I am an exile, and chance are you are as well. We are all alone, misunderstood, and insecure. The sooner I accept who I really am, not just who I wish I was, the faster I will move forward. I have to believe that.

One final thought. There is a piece of my ego that is tied up with the idea of being an exile. Many who have been told they were less, or different, or ugly or slow or whatever sick tag you want to wear. Sometimes we learn to cope by embracing that wound and wearing it like a badge of honour. There is some value in that, I’m not here to deny it’s efficacy. I have also learned, however, that it is easy to turn that label into a point of pride. It’s hard to let go of something that defines us. There are those who have allowed that brokenness to define them. To keep them broken.

Growth is about forward momentum, not momentary successes. Allowing myself to change my expectations of those weird normies around me is a step. So is accepting the fact that I’m a bit of a weirdo, too. But that’s another story.

 

One thought on “Exiles

  1. Scott you Cheesy Bastard,

    There’s a lot to be said for accepting where you’re at, this is a struggle for most of us I suspect, but what if you are really, really weird? I haven’t seen the movie and I just Googled Turing…sounds about right, nobody likes a smart kid. Persecution aside, don’t some of us just follow our own compass (or wander happily off the map)?

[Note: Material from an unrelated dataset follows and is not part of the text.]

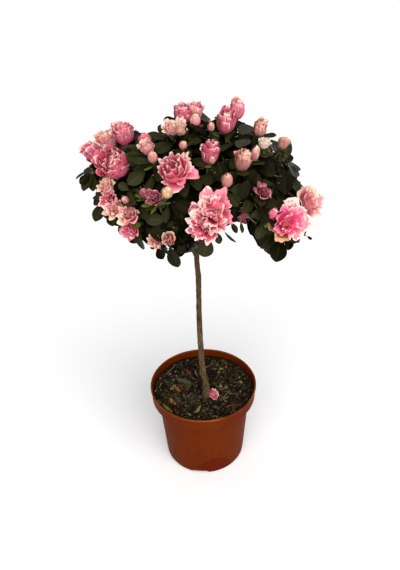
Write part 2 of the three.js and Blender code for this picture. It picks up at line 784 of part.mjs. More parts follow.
// Every place where a new twig can leave the twigs already grown, with the way they run and how thick they
// are there. A twig holds the row of its rings' middles, so that a place on it lies inside it.
function startsOn(twigs, taken) {
  const starts = [];
  for (const { middles, radius } of twigs) {
    for (let i = 1; i < middles.length; i++) {
      const [from, to] = [middles[i - 1], middles[i]];
      const along = to.clone().sub(from).normalize();
      for (let share = 0.1; share < 1; share += 0.2) {
        const place = (i - 1 + share) / (middles.length - 1);
        const at = from.clone().lerp(to, share);
        if (place < TWIG_STARTS.first || place > TWIG_STARTS.last) continue;
        if (taken.some((other) => other.distanceTo(at) < TWIG_STARTS.apart)) continue;
        starts.push({ at, along, radius: radius(place) });
      }
    }
  }
  return starts;
}

// The shortest next twig: which tip it goes to and where it starts.
function nextTwig(tips, twigs, taken) {
  let best = null;
  for (const start of startsOn(twigs, taken)) {
    for (const tip of tips) {
      const way = twigEnd(tip).sub(start.at);
      const length = way.length();
      const turn = way.divideScalar(length).dot(start.along);
      if (turn < SHARPEST_TURN || tip.out.dot(way) < -0.5) continue;
      const cost = length * (1.5 - 0.5 * turn) - 8 * start.radius;
      if (!best || cost < best.cost) best = { cost, tip, start, way: way.clone() };
    }
  }
  return best;
}

// A mass's stem, the twigs that branch from it to its tips, and the blooms on their ends.
function woodAndBlooms(mass, core, neighbours) {
  const middle = middleOf(mass.tips);
  const fromMiddle = (tip) => tip.at.distanceTo(middle);
  const waiting = [...mass.tips].sort((a, b) => fromMiddle(a) - fromMiddle(b));
  const leader = waiting.shift();
  const leaderCurve = twigCurve(mass.foot, mass.away, twigEnd(leader), leader.out);
  const stemRadius = (share) => between(TWIG.stemRadius, TWIG.stemTipRadius, share);
  const pieces = [limb(leaderCurve, stemRadius, TWIG.sides + 1, TWIG.steps + 1)];
  const twigs = [{ middles: leaderCurve.getSpacedPoints(TWIG.steps + 1), radius: stemRadius }];
  const kept = [leader];
  const taken = [];
  while (waiting.length > 0) {
    const next = nextTwig(waiting, twigs, taken);
    if (!next) break;
    waiting.splice(waiting.indexOf(next.tip), 1);
    const away = next.way.clone().lerp(next.start.along, 0.35).normalize();
    const curve = twigCurve(next.start.at, away, twigEnd(next.tip), next.tip.out);
    const thick = THREE.MathUtils.clamp(TWIG.sideShare * next.start.radius, TWIG.thinnest, TWIG.thickestSide);
    const radius = (share) => between(thick, TWIG.thinnest, share);
    const shoot = limb(curve, radius, TWIG.sides, TWIG.steps);
    if (!isClear(shoot, neighbours)) continue;
    twigs.push({ middles: curve.getSpacedPoints(TWIG.steps), radius });
    taken.push(next.start.at);
    pieces.push(shoot);
    kept.push(next.tip);
  }
  for (const tip of kept.filter((other) => other.bloom)) {
    const bloom = BLOOM_SIZES.map((size) => bloomBody(tip, size)).find((body) => isClear(body, neighbours));
    if (bloom) pieces.push(bloom);
  }
  mass.tips = kept;
  return biggestBody(wasm.Manifold.union([core, ...pieces]));
}

// The leaves of a mass that keep to the mass's space, inside the crown's edge, and clear of blooms, limbs and
// one another.
function leavesOf(mass, index, masses, balls, neighbours) {
  const bodies = [];
  const freeParts = [];
  for (const tip of mass.tips) {
    for (const ways of whorlLeaves(tip)) {
      for (const leaf of ways) {
        const places = LEAF_OUTLINE.map((share) => onLeaf(leaf, share));
        if (places.some((place) => massAt(place, masses) !== index || !isInsideEdge(place))) continue;
        if (places.some((place) => balls.some((ball) => isInBloom(place, ball)))) continue;
        const freePart = leafBody(leaf, LEAF.freeFrom);
        if (!isClear(freePart, freeParts)) continue;
        const body = leafBody(leaf);
        if (!isClear(body, neighbours)) continue;
        freeParts.push(freePart);
        bodies.push(body);
        break;
      }
    }
  }
  return bodies;
}

// Building it

function meshOf(name, solid, paint) {
  const mesh = new THREE.Mesh(geometryOf(solid), new THREE.MeshStandardMaterial(paint));
  mesh.name = name;
  return mesh;
}

const group = new THREE.Group();
const stem = stemBody();
group.add(meshOf("pot", potShell(), PAINT.pot));
const soil = soilBody();
group.add(meshOf("soil", soil, PAINT.soil));
group.add(meshOf("fallen_bloom", fallenBloom(soil), PAINT.bloom));
group.add(meshOf("trunk", stem, PAINT.bark));

const tips = allTips();
tips.forEach((tip, i) => (tip.index = i));
const masses = MASSES.map((mass) => {
  const bearing = THREE.MathUtils.degToRad(mass.bearing);
  const inside = CROWN.middle.clone().lerp(onDome(bearing, mass.cosine), 0.62);
  return { ...mass, seat: inside, tips: [] };
});
// Blooms that stand close together belong to one mass.
tips.forEach((tip, i) => {
  const middle = tip.bloom ? bloomBall(tip).middle : tip.at;
  const near = tips.slice(0, i).find((other) => {
    return tip.bloom && other.bloom && bloomBall(other).middle.distanceTo(middle) < BLOOMS_TOGETHER;
  });
  tip.mass = near ? near.mass : massAt(middle, masses);
  masses[tip.mass].tips.push(tip);
});

// Each bough starts at the stem's side and ends where it enters its mass. The top mass stands on the stem.
const limbs = [stem];
const grownLimbs = [stemBody(CLEAR)];
for (const mass of masses) {
  if (mass.leaves === undefined) {
    placeFoot(mass, stemCurve);
    continue;
  }
  const goal = CROWN.middle.clone().lerp(mass.seat, 0.85);
  const isOwn = (place) => isInCore(place) && masses[massAt(place, masses)] === mass;
  const curve = boughCurve(onStem(FORK_HEIGHT + mass.leaves), goal, isOwn);
  const radius = (share) => between(BOUGH.baseRadius, BOUGH.tipRadius, share);
  let bough = limb(curve, radius, BOUGH.sides, BOUGH.steps);
  for (const other of grownLimbs) bough = bough.subtract(other);
  bough = biggestBody(bough);
  limbs.push(bough);
  grownLimbs.push(limb(curve, (share) => radius(share) + CLEAR, BOUGH.sides, BOUGH.steps, CLEAR));
  group.add(meshOf("bough_" + mass.name, bough, PAINT.bark));
  placeFoot(mass, curve);
}

const wholeCore = grownLimbs.reduce((core, grown) => core.subtract(grown), coreDome());
const frames = [];
const cores = masses.map((mass) => coreOf(mass, masses, wholeCore));
masses.forEach((mass, i) => {
  const otherCores = cores.filter((_, j) => j !== i);
  frames.push(woodAndBlooms(mass, cores[i], [...limbs, ...otherCores, ...frames]));
});
const balls = tips.filter((tip) => tip.bloom).map(bloomBall);
const finished = [];
masses.forEach((mass, i) => {
  const neighbours = [...limbs, ...finished, ...frames.filter((_, j) => j > i)];
  const leaves = leavesOf(mass, i, masses, balls, neighbours);
  const whole = joined([frames[i], ...leaves]);
  finished.push(whole);
  group.add(meshOf("foliage_" + mass.name, whole, PAINT.foliage));
});

export default group;
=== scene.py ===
"""A potted azalea grown as a little standard tree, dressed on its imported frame.

Sizes are in millimetres, and a mesh is made in metres as it is built. The crown grows by the same
rule as the solids do: blooms and whorls of leaves where they show from the front, more of them spread
over a low dome, and twigs that branch to them from the boughs.
"""

from __future__ import annotations

import itertools
import logging
import math
from dataclasses import dataclass, field, replace
from enum import Enum
from typing import ClassVar, Iterator, Optional, Sequence, Union

import bpy
import numpy as np
from mathutils import Matrix, Vector, noise


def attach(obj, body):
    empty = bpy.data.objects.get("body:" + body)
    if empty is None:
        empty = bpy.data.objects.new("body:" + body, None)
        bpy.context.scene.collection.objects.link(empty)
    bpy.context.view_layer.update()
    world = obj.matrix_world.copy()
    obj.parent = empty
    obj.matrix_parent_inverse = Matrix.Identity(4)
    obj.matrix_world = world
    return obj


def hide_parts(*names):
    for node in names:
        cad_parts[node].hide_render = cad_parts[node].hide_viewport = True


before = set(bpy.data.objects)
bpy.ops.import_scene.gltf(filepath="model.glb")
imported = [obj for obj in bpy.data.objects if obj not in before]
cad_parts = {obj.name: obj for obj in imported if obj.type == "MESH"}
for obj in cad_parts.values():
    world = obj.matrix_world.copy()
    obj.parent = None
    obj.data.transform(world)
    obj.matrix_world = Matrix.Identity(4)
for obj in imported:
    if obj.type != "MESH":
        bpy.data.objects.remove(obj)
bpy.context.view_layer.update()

LOG = logging.getLogger("azalea")
Array = np.ndarray
Material = bpy.types.Material
Triple = tuple[float, float, float]
Colour = Triple
Pixel = tuple[float, float]
Span = tuple[float, float]

MM = 0.001  # metres in a millimetre
BODY = "root"
SEED = 20  # one number behind every chance in the crown
GOLDEN = math.pi * (3 - math.sqrt(5))  # the turn from one leaf, or one even place, to the next
UP = np.array([0.0, 0.0, 1.0])


# Small sums


def chance(*counts: int) -> float:
    """Give a steady number from 0 to 1 for each set of counts, as the solids' source does.

    Args:
        counts: Whole numbers that say which chance is meant.

    Returns:
        The number.
    """
    modulus = 2147483647
    state = SEED
    for count in (*counts, 3, 5):
        state = (state * 48271 + (count + 1) * 69621) % modulus
    return state / modulus


def between(low: float, high: float, share: float) -> float:
    """Return the number a share of the way from low to high."""
    return low + (high - low) * share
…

    You are hitting on several valid points, (I badge of honor my weirdness with gusto at times) but being weird means that you don’t fit in, aren’t appreciated and may suffer at the hands of mainstream thinkers. I am a social creature, but luckily (I figure) I conform less to Social constructs than the average bear. I appreciate that I might be less isolated than I think, but I’m not sure I want a weirdness construct.

    I’ll absorb more of your thinking here, I like your perspectives…they are good for moving forward, but there’s something to be said for a weirdness that nobody has to figure out including the weirdo sporting it. Along with the destinations we aspire to are these great detours and happy (or tragic) accidents that deliver a life lived for its own sake which is what I think you are saying also (weirdo!).

    I’m sorta comforted by all kinds of great unsung lurking thinkers out there…regular reward systems and standard society are fun obstacles to manouver beyond.